BY THE TIME PAUL WOKE, IT WAS MIDMORNING AND MILES WAS GONE.
“He left for work hours ago,” Mrs. Goldstein told him. “He said to please make yourself comfortable. So please ”—she smiled shyly—“make yourself comfortable. He’ll call you later.”
He’d found Mrs. Goldstein in the kitchen after he’d put his shoes and socks on and ventured downstairs. One of Miles’ boys was at the table reading a comic book— Spider-Man Wreaks Vengeance . This was Miles’ other son—he looked about two years younger than his brother.
“Hello, I’m Paul,” he said to the boy.
The boy mumbled hi without looking up.
Mrs. Goldstein sighed. “Tell him your name. When someone introduces themselves, you introduce yourself back.”
The boy looked up and rolled his eyes. “David,” he said, then immediately dived back into the adventures of a boy who introduced himself by entrapping and hanging you upside down in his sticky web.
Mrs.
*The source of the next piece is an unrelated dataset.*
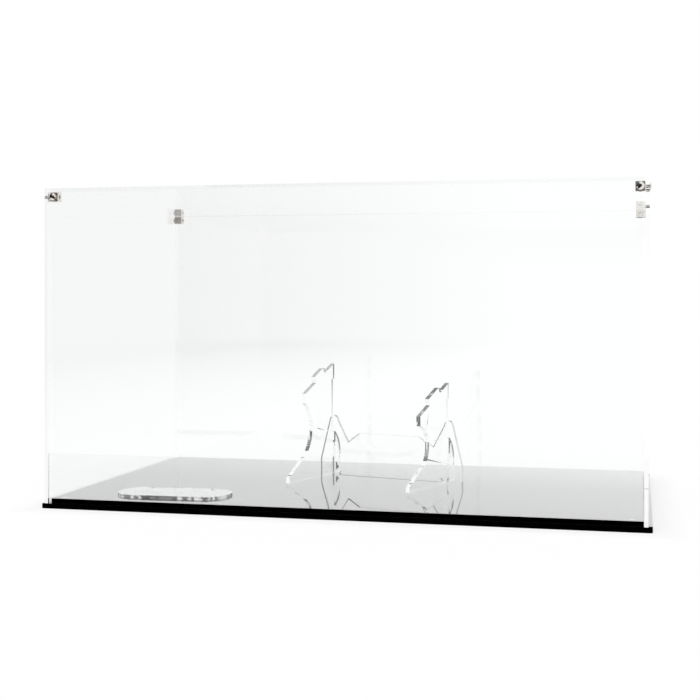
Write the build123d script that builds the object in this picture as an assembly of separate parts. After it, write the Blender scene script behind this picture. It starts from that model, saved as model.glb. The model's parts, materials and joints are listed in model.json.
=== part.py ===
from build123d import *
import math
import os

# A two-tier base with a clear cover that lifts off, a clear stand and a loose nameplate.
# Millimetres. The origin is the centre of the base's underside.
# X runs along the length, Y from the front to the back, and Z up.

# Base
base_length = 640.0
base_depth = 400.0
lower_tier_thickness = 5.0
upper_tier_thickness = 5.0
base_corner_radius = 3.0
edge_break = 0.4
ledge_width = 8.5

# Magnets that join the two tiers
magnet_diameter = 8.0
magnet_inset = 11.0
magnet_clearance = 0.1

# Cover
panel_thickness = 4.0
cover_height = 339.0
cover_play = 1.25
cover_shift = -1.0
panel_joint_gap = 0.1

# Corner cubes and their screws
cube_size = 10.0
cube_bevel = 0.5
tapped_hole_diameter = 4.0
screw_shank_diameter = 3.9
panel_hole_diameter = 4.4
screw_engagement = 2.9
screw_head_diameter = 8.0
screw_head_height = 2.0
screw_head_rim = 0.5
screw_socket_width = 3.0
screw_socket_depth = 1.3

# Stand: where it stands on the base and how it is turned
stand_x = -94.6
stand_y = -21.6
stand_turn = -15.0
stand_thickness = 5.0
support_spacing = 155.3
joint_clearance = 0.1

# Stand: the parts of the outline that both supports share, from the tip of the foot
foot_tip_height = 5.8
support_back = 105.0
crest_overhang = 3.5
crest_overhang_height = 19.0
hook_offset = 28.0
hook_height = 8.0
hook_corner_radius = 5.0
buttress_height = 51.4
buttress_reach = 21.5
buttress_bulge = 4.0
heel_height = 17.8
slot_web = 20.0

# Stand: the rail that joins the two supports
rail_overhang = 19.3
rail_shoulder_height = 17.8
rail_peak_height = 72.2
rail_peak_flank = 7.2
rail_flank_drop = 7.0
rail_valley_offset = 21.5
rail_valley_height = 39.0
rail_plateau_offset = 37.4
rail_plateau_height = 50.8
rail_lift = 2.8
rail_foot_inner = 9.0

# Nameplate
plate_length = 127.0
plate_depth = 64.0
plate_thickness = 3.0
plate_corner_radius = 29.0
plate_setback = 57.5
plate_inset = 119.7
plate_turn = 1.6
plate_hole_diameter = 3.0
plate_hole_spacing = 70.0
plate_hole_inset = 6.5

# Worked out from the sizes above
deck_length = base_length - 2 * ledge_width
deck_depth = base_depth - 2 * ledge_width
deck_top = lower_tier_thickness + upper_tier_thickness
inner_length = deck_length + 2 * cover_play
inner_depth = deck_depth + 2 * cover_play
outer_length = inner_length + 2 * panel_thickness
outer_depth = inner_depth + 2 * panel_thickness
cover_top = lower_tier_thickness + cover_height
ceiling = cover_top - panel_thickness
cube_level = ceiling - cube_size / 2
cube_x = inner_length / 2 - cube_size / 2
cube_y = inner_depth / 2 - cube_size / 2
magnet_x = deck_length / 2 - magnet_inset
magnet_y = deck_depth / 2 - magnet_inset
slot_front = support_back + crest_overhang
slot_width = stand_thickness + 2 * joint_clearance
slot_back = slot_front + slot_width
heel = support_back + buttress_reach


class SupportShape:
    """The sizes in which the two supports differ, measured from the tip of the foot."""

    def __init__(self, nose_setback, nose_bottom, nose_top, crest, waist, ankle, hook_length):
        self.nose_setback = nose_setback
        self.nose_bottom = nose_bottom
        self.nose_top = nose_top
        self.crest = crest
        self.waist = waist
        self.ankle = ankle
        self.hook_length = hook_length


tall_support = SupportShape(
    nose_setback=37.0,
    nose_bottom=91.8,
    nose_top=102.8,
    crest=136.6,
    waist=(54.0, 62.0),
    ankle=(31.0, 25.0),
    hook_length=27.0,
)
short_support = SupportShape(
    nose_setback=28.0,
    nose_bottom=71.7,
    nose_top=83.1,
    crest=117.0,
    waist=(52.0, 46.0),
    ankle=(31.0, 22.5),
    hook_length=34.0,
)


def four_corners(x, y):
    return [(sx * x, sy * y) for sx in (-1, 1) for sy in (-1, 1)]


def upright_cylinder(x, y, diameter, low, high):
    """A cylinder along Z between two heights."""
    return extrude(Plane.XY.offset(low) * Pos(x, y) * Circle(diameter / 2), high - low)


def tier(length, depth, low, thickness, corner_radius):
    """One sheet of the base, with a hole for a magnet near each corner."""
    outline = RectangleRounded(length, depth, corner_radius)
    sheet = extrude(Plane.XY.offset(low) * outline, thickness)
    sheet = chamfer(sheet.faces().sort_by(Axis.Z)[-1].edges(), edge_break)
    for x, y in four_corners(magnet_x, magnet_y):
        diameter = magnet_diameter + 2 * magnet_clearance
        sheet -= upright_cylinder(x, y, diameter, low, low + thickness)
    return sheet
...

Goldstein was still wearing her wig, but this time Paul noticed a tuft of her own hair peeking out of one side. It seemed thick and dark, and Paul suddenly understood it wasn’t cancer, but religion, that dictated she cover her head.
“Would you like some coffee, Mr. Breidbart?”
“Paul. Please.”
“Please you want some coffee, or please call you Paul?”
“Please to both.”
“All right. But you have to call me Rachel.” She pronounced it with a guttural ch, like Germans do.
“Yes, Rachel. Thank you.”
“Sit down. He doesn’t bite.”
Paul sat down next to the boy, who didn’t seem particularly surprised to have a strange guest sitting at the breakfast table with him.
The humidity seemed to be gone today. Butter-yellow sunlight was streaming in between the geraniums in the window box. If his wife and daughter were back home, the three of them would’ve strolled into Central Park today and spread out a picnic blanket in Sheep Meadow. They would’ve luxuriated in the newfound aura of family.
Later, after Paul had taken a shower, after he had dressed in one of Miles’ crisply ironed shirts generously provided by his wife, after he had read two newspapers—one of them Jewish, which he dutifully leafed through without understanding one word—after he had basically done anything to keep from jumping out of his skin, Miles called.
“Okay,” he said. “Brace yourself. I got through.”
“What?”
“I called a few more times last night—nothing. Ten times this morning—still nothing. I finally got him this afternoon. Our friend Pablo.”
“And?” Paul felt the vague stirring of hope.
“He was suspicious, of course. To put it mildly. First he denied even knowing you. Even when I told him who I was, that I know everything that happened there. After a while he said okay, he might know you a little, but he had no idea what I was talking about. He drove you places, that’s it. I told him to relax—no one’s going to the police. His memory seemed to come back then. I told him about the house being burned down. I assured him we’ve still got the drugs. I think it’s going to be okay. He’s going to get back to me. He’s going to tell us how to deliver the bag. The where and when.”
“And Joanna? And my daughter . . . Are they . . . ?”
“They’re fine.”
Paul felt the large knot that had lodged somewhere in the pit of his stomach slowly begin to unwind. At least, a little.
“I asked Pablo if he was absolutely sure about that,” Miles continued. “I laid it out for him so there’d be no mistaking. No Joanna and Joelle—no drugs. I think he got it. It’s like litigation. You have to make them think you’ve got the upper hand, even if you don’t. Who knows? Maybe we do. We’ve got their drugs, right?”